Address Currency Risk for Non-USD Markets
Enterprises in emerging markets face significant exposure to USD-denominated Microsoft pricing. Negotiate fixed exchange rates, currency buffers, or additional discount points to offset volatility. Microsoft has flexibility here — they would rather provide currency protections than lose a large enterprise account. This is especially critical for multi-year EAs.
Proactively Resolve Prior Audit Issues
If a previous Microsoft audit found compliance gaps, do not let those issues fester. Commission an independent assessment, particularly for SQL Server licensing in virtualised settings, and establish a compliant baseline before the renewal negotiation. A clean compliance posture is your strongest negotiation asset.
Right-Size E5 for Banking Environments
Banks have specialised security and compliance tools that overlap with E5 features. Operations staff, branch employees, and back-office users rarely need E5-specific capabilities. Use our M365 licence optimisation calculator to model your own savings potential. See M365 E3 vs E5 vs F3 Guide.
Demand Local Language and Regulatory Provisions
Enterprises in regulated industries outside English-speaking markets should negotiate local-language support and communications — particularly for audit-related materials where miscommunication can have serious consequences. Regulatory clauses allowing reallocation of Azure commitments if local regulations prevent certain cloud usage are achievable.
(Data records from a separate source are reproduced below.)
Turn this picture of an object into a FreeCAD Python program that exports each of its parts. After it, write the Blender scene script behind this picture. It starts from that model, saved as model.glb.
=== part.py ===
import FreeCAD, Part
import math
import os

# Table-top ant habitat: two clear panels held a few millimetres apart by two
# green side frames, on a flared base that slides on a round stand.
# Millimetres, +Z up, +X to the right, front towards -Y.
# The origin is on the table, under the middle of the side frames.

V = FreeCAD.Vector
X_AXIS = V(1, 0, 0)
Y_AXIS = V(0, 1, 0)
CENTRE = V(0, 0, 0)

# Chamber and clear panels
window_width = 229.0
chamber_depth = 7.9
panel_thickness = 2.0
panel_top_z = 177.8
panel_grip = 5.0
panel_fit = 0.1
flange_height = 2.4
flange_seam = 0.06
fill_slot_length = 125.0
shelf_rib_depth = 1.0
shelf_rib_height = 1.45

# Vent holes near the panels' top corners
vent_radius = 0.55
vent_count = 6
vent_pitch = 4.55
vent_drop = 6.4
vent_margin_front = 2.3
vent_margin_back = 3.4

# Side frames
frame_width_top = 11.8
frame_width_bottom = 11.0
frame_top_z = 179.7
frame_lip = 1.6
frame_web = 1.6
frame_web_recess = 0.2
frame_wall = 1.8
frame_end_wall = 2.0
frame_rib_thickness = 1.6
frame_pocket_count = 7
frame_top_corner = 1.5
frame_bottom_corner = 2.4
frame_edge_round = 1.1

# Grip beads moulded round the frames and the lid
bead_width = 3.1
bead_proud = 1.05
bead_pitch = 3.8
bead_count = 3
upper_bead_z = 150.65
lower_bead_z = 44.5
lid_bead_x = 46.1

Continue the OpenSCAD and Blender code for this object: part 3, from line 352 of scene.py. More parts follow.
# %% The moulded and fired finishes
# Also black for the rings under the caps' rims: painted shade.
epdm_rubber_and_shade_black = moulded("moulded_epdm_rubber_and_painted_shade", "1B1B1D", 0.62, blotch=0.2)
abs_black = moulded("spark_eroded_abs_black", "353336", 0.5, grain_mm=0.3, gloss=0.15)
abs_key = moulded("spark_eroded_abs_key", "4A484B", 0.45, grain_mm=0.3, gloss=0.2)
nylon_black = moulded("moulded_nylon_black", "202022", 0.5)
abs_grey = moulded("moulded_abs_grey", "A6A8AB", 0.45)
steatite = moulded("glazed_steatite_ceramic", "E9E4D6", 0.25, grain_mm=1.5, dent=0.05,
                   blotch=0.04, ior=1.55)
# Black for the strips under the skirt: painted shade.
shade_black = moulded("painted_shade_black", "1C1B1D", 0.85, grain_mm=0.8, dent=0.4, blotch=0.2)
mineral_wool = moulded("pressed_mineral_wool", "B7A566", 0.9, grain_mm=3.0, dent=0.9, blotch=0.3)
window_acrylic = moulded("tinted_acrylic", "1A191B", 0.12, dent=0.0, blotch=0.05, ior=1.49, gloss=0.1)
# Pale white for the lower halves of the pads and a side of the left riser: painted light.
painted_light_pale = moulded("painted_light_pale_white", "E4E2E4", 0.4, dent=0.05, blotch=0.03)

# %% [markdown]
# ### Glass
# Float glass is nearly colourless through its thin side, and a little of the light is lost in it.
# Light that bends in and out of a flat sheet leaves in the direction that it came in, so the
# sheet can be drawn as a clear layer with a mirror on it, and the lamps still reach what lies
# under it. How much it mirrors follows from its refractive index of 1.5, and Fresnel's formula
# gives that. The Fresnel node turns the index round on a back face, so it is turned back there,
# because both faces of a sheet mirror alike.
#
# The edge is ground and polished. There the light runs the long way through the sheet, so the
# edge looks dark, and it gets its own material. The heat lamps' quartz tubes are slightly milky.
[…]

Compare Your Licensing Models: Our EA vs MPSA vs CSP Decision Assessment helps you compare Microsoft licensing structures and identify the best model for your organisation.
Frequently Asked Questions
Yes. While Microsoft’s standard EA terms include broad audit rights, large enterprise customers can negotiate meaningful modifications. Common protections include minimum notice periods (30–60 days), collaborative remediation clauses with pre-negotiated rates rather than penalty pricing, frequency caps (no more than once every 2 years), and requirements for local-language communications. Microsoft will resist initially, but for large accounts, these protections are negotiable — especially when framed as deal-breakers and escalated to senior Microsoft management.
Microsoft prices most EA products in USD, which creates significant exposure for enterprises in countries with volatile currencies. Negotiation options include: fixing the exchange rate for the EA term, negotiating a currency buffer (e.g., 5–10% additional discount to absorb fluctuations), pricing in local currency with a cap on annual adjustments, or splitting the EA into USD and local-currency components. Microsoft’s regional teams have some flexibility here, particularly for large accounts where the alternative is losing the customer entirely.
SQL Server virtualisation licensing is consistently the top audit finding. Banks typically run SQL Server across complex virtual environments, and Microsoft’s per-core licensing in virtualised settings is both expensive and easy to miscalculate. Common issues include: not licensing all physical cores in VMware/Hyper-V clusters, incorrect application of Software Assurance failover rights, and running SQL Enterprise when Standard edition would suffice. A proactive, independent SQL assessment before renewal is the most effective way to establish a compliant baseline and remove Microsoft’s audit leverage.
Only if current consumption data supports it. Banks face unique regulatory constraints on cloud usage (data residency, LGPD/GDPR compliance, central bank requirements) that can limit Azure adoption. Negotiate a moderate Azure commitment with locked discount rates for future growth, pay-as-you-go for overages, and a clause allowing reallocation to other Microsoft products if regulations prevent planned Azure usage. Avoid committing to capacity projected 2–3 years out — plans change, and unused Azure commitments are difficult to recover.
A prior audit that resulted in costly true-ups can actually strengthen your renewal position. First, proactively resolve all compliance gaps before negotiations (this removes Microsoft’s leverage). Second, use the experience to justify demanding robust audit protections in the new EA — frame it as a requirement for the commercial relationship to continue. Third, the fact that you have already paid a true-up means you are now fully compliant, which gives you a clean baseline for right-sizing. Microsoft is typically more accommodating with audit clause modifications for customers who have recently been through an audit and resolved the findings.